Some info about bumpsteer

Reply #4
So if one were to, say, install a 96+ K-member in order to do a mod swap from, say, a Lincoln Mark VIII, one should use the 96+ spindles (and of course control arms) as well in order to maintain geometry?
2015 Mustang GT Premium - 5.0, 6-speed, Guard Green - too much awesome for one car

1988 5.0 Thunderbird :birdsmily: SOLD SEPT 11 2010: TC front clip/hood ♣ Body & paint completed Oct 2007 ♣ 3.55 TC rear end and front brakes ♣ TC interior ♣ CHE rear control arms (adjustable lowers) ♣ 2001 Bullitt springs ♣ Energy suspension poly busings ♣ Kenne Brown subframe connectors ♣ CWE engine mounts ♣ Thundercat sequential turn signals ♣ Explorer overhead console (temp/compass display) ♣ 2.25" off-road dual exhaust ♣ T-5 transmission swap completed Jan 2009 ♣

Some info about bumpsteer

Reply #5
Quote from: Thunder Chicken;134604
So if one were to, say, install a 96+ K-member in order to do a mod swap from, say, a Lincoln Mark VIII, one should use the 96+ spindles (and of course control arms) as well in order to maintain geometry?


Yuppers.
Long live the 4-eyes!  - '83 Tbird Turbo - '85 Marquis LTS - '86 LTD Wagon

Some info about bumpsteer

Reply #6
"Tramlining" was a huge problem for me when I had spoogeho tires. The tires would catch a groove and literaly yank the wheel. It was cured instantly when I went to a different tire (riken raptor). I'd say tread pattern plays a huge role in "tramlining."

Some info about bumpsteer

Reply #7
Tire pressure can also effect tramlining. Often it's the edge of the tire catching craks and grooves that will cause issues. try adding a couple pounds of pressure.

Some info about bumpsteer

Reply #8
Quote from: Chuck W;134555
If you're building a street car, or one that see primarily street use, like I mentioned, the bump-steer kits really aren't a good idea.  The geometry might be better when used on the appropriate K-member, but on a Fox? Not so much.  The "grinding" required is not required for the Cobra brakes....as the 94-95s used the same ones.  It's when you use the 11" 99+ PBRs that you need to do the grinding.
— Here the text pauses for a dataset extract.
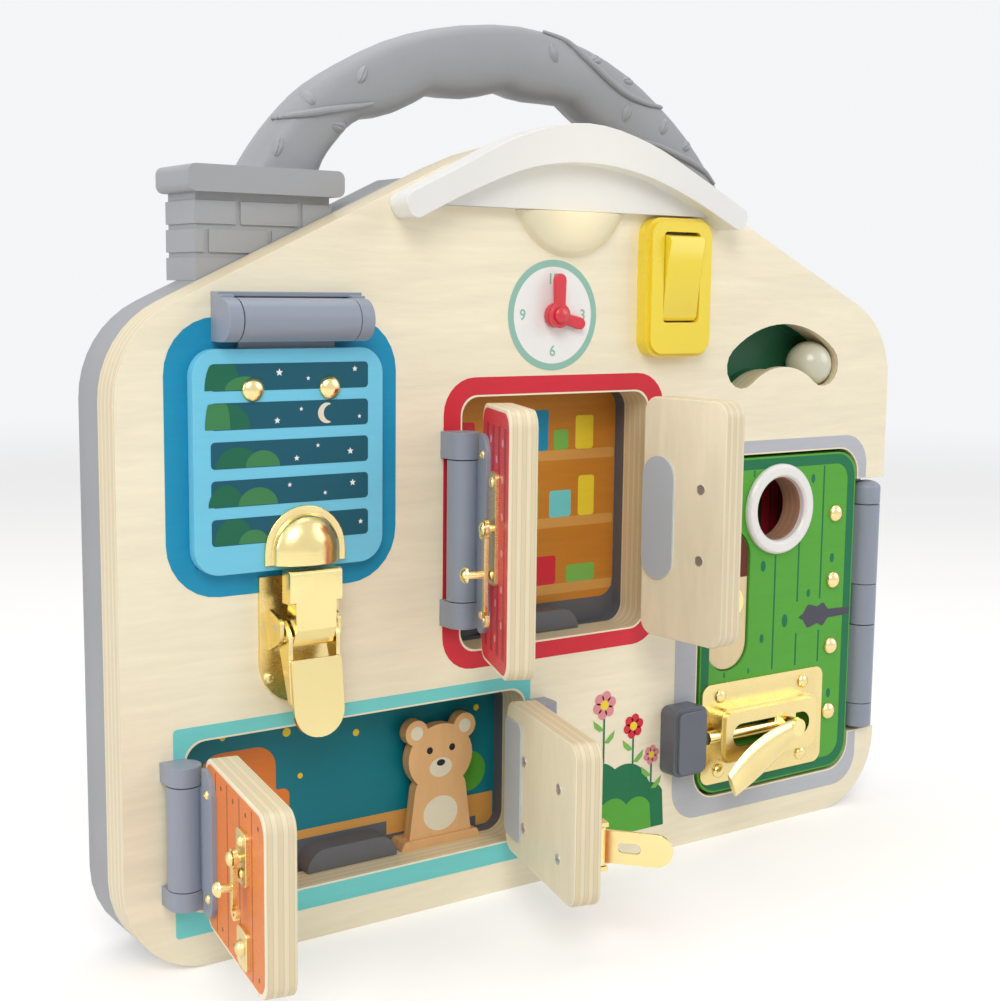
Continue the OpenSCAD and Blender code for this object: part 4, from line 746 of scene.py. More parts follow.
class BOARD_OT_shutter_print(BoardOperator):
    """Blue frame, night sky behind the shutter and the slats on it"""
    bl_idname = "board.shutter_print"
    bl_label = "Shutter Print"

    FRAME = (-181.5, -84.5, 142, 245.5)
    FRAME_CORNER = 21
    RECESS = (-172.5, -93.5, 151, 234)
    RECESS_CORNER = 9
    SLOTS = (218.7, 204.5, 190.3, 176.1, 161.9)
    SLOT_HEIGHT = 9.9
    HILL_INK = 0.02  # thickness of the far and of the near hills
    # A far and a near hill for each slot: x, half its width, height
    SLOT_HILLS = (((-161, 7, 13), (-152, 8, 5)), ((-158, 8, 9), (-163, 5, 14)),
                  ((-155, 9, 7.5), (-145, 7, 6)), ((-160, 7, 8), (-147, 8, 6.5)),
                  ((-157, 8, 10), (-149, 6, 5)))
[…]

You're right, I have read that.  The Cobra calipers should bolt up.  So I guess the only advantage that leaves are (supposedly) making it easier to bolt up brake ducts, and maybe better (or just different) geometry and a wider track.  So I see what the best choice is here, but let's say worst case one ran the 96+ spindles, IF (big if) you could offset the rack down 1", you'd be close on the geometry? 
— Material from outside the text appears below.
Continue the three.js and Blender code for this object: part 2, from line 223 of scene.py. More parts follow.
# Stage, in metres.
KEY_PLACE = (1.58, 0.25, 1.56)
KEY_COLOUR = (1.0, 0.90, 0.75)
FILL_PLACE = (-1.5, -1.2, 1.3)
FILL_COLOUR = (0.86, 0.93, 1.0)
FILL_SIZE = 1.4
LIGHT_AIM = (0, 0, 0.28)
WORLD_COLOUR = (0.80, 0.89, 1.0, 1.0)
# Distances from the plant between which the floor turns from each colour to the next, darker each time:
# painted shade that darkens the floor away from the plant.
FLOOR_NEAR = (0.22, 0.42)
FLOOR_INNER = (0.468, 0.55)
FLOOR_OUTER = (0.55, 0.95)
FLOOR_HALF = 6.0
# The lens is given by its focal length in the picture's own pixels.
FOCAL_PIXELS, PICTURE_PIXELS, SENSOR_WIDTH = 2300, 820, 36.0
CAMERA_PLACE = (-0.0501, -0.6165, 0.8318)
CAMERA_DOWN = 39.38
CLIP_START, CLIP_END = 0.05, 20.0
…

I don't know if there's any point to that, but just depends on how hard 94-95 spindles are to find.  I have some 20mm offset wheels and apparently the 96+ spindles may push them out too far anyway.
Long time Turboford freak...
84 SVO
88 TC
87 XR4Ti

Some info about bumpsteer

Reply #9
I'm not sure you can move the rack down 1".  You may start running into things (K-member), and the steering shaft might be too short. 
Dropping it, even if it's 1/2" would help though.
Long live the 4-eyes!  - '83 Tbird Turbo - '85 Marquis LTS - '86 LTD Wagon

Some info about bumpsteer

Reply #10
Remember you can also pull your wheels in with Fox Stang Arms if needed.

I think I am just going to run the 96-98 Spindles. I'm tired of digging for parts. Plus, I don't recall the bumpsteer being that bad on darkthunder or the mustang that they are on now. 
It think it was more tramlining than anything. Except on slow bumps... the steering wheel would turn out of my hand if I wasn't paying attention.
2005 Subaru WRX STi|daily driver

Some info about bumpsteer

Reply #11
Quote from: Chuck W;134712
I'm not sure you can move the rack down 1".  You may start running into things (K-member), and the steering shaft might be too short. 
Dropping it, even if it's 1/2" would help though.

You don't have to worry about the steering shaft. The column portion is collapsable/expandable. :punchballs:

Some info about bumpsteer

Reply #12
id like to know how you can extend it. ive seen a few collapsable steering shafts, and my bird aint got one. the column portion may be collaspable, but that is for impact absorbtion and is on the interior side of the firewall. that wont help in this situation.

my kmember extended the wheelbase 1" and i am gonna be either extendin the stock shaft, or gettin an aftermarket unit.
gumby - beauty may fade, but stupid is forever!

Some info about bumpsteer

Reply #13


See parts #45 and #47? You can move 47 in/out. At least I can on mine. It has gone in 3-4 inches. Maybe I broke something. :o

Some info about bumpsteer

Reply #14
hrrrmmmm, ive pulled on the steering shaft(#50, bolted to 47) pretty hard and it hasnt budged. it should only collapse not extend AFAIK. maybe i need a bigger hammer.....
gumby - beauty may fade, but stupid is forever!